Sneak peek at 'shuttlecam'
BY JUSTIN RAY
SPACEFLIGHT NOW

Posted: September 12, 2002

When space shuttle Atlantis thunders to orbit next month a video camera mounted to the external fuel tank will provide an unprecedented live view as the ship and six astronauts go from zero to 17,500 mph in just over eight minutes.

Camera
This will be the view seen live during Atlantis' launch. The camera was turned on this week for a test after the shuttle arrived at pad 39B.
 
Liftoff is scheduled for October 2 between 2 and 6 p.m. EDT (1800-2200 GMT). The exact launch time is kept a secret until 24 hours in advance due to security reasons.

Atlantis will deliver a 15-ton truss structure to the International Space Station during its 11-day mission.

After the success of flying similar cameras on unmanned expendable rockets, NASA officials decided to try one on the space shuttle, giving the public a potentially dazzling perspective of the fury experienced during the climb to space.

"High on what I call the 'wow factor scale', we are hoping on this flight to get interesting, new and unique video. We will for the first time be mounting a public affairs camera on the external tank looking aft, down the stack, through launch," said Phil Engelauf, the lead shuttle flight director for Atlantis' mission.
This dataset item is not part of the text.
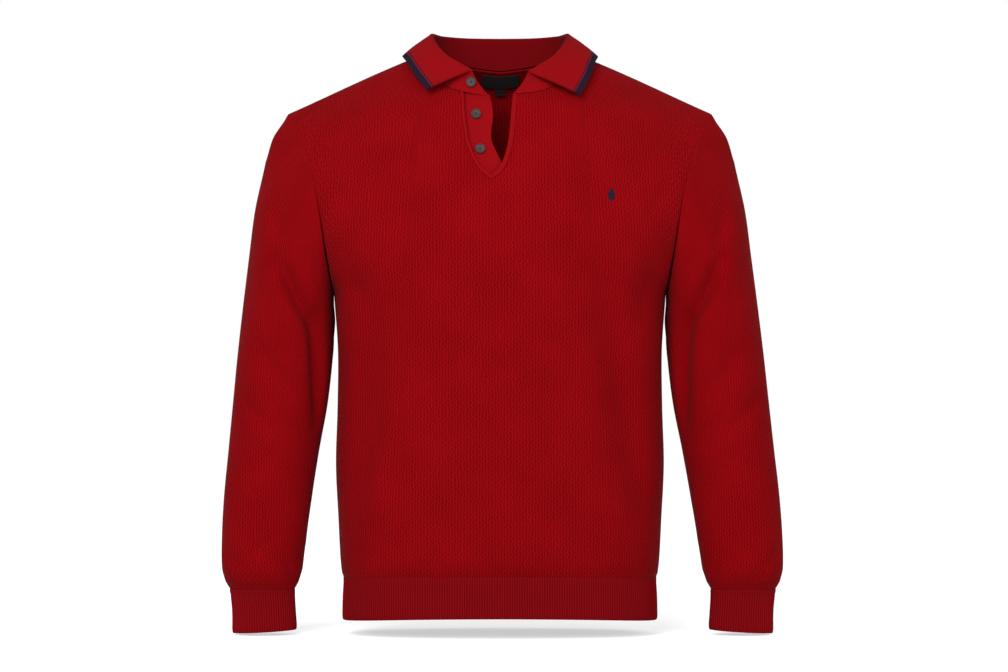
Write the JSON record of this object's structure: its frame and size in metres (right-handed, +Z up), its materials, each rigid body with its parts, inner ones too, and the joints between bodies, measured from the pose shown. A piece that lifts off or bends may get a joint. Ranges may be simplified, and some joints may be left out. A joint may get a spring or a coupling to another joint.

The camera will be activated about 10 minutes before liftoff and should operate for several minutes after the spent tank is jettisoned from the shuttle once reaching orbit.

  Camera
The video camera is mounted to the front of the external fuel tank looking down at Atlantis.
 
From its position on the cable tray running up the front side of the tank, the camera will see all of the key events during launch -- from the first flames of ignition, to the right-hand solid rocket booster falling away and the tank separating from Atlantis.

"We are very optimistic of getting pretty dramatic video going up hill," Engelauf said.

NASA says the camera is to capture the public's attention, not an engineering project.

"The genesis of this, quite honestly, was when the expendables community placed a few of these cameras on some of their vehicles. There was a pretty positive public reaction to the gee-wiz value of the photography. It was neat stuff to look at.

"There may be some engineering value in having that kind of video but we are not doing it because we have any particular agenda from the engineering standpoint for the hardware. I think what we expect to see out of it is largely just for the cool video."

Former NASA Administrator Dan Goldin was one of the camera's main advocates and the project became known in NASA circles as the "DanCam".

Twenty space launches have used this camera system since 1997, including Boeing Delta and Lockheed Martin Atlas and Titan rockets. The most recent was last month aboard the first Atlas 5 flight.

  Camera
An onboard camera shows the solid rocket motors separating from a Boeing Delta 2 rocket.
 
"It is a relatively inexpensive way to get this kind of video," Engelauf added. "It is fairly straightforward to do."

Work to fly a shuttle camera began about two years ago when external tank builder Lockheed Martin and the original maker of the cameras, Crosslink, began designing the system. Although the actual cameras for the rockets and shuttle are the same, the housings and way they are attached are different, according to officials with Ecliptic Enterprises of Pasadena, the company that now owns the camera product line.

There are two S-band antennas mounted 180 degrees apart on the tank for transmitting the video.

Five camera packages were built for use on the shuttle. NASA wants them to fly on daytime launches, which can be difficult to predict because the liftoff time for space station missions move roughly 24 minutes earlier each day as the outpost's orbit changes. With the ever-changing shuttle launch schedule, a one-month slip can move a mid-afternoon liftoff to the middle-of-the-night.

In addition to the five shuttle cameras, seven additional U.S. rocket launches over the next year are scheduled to have these onboard cameras.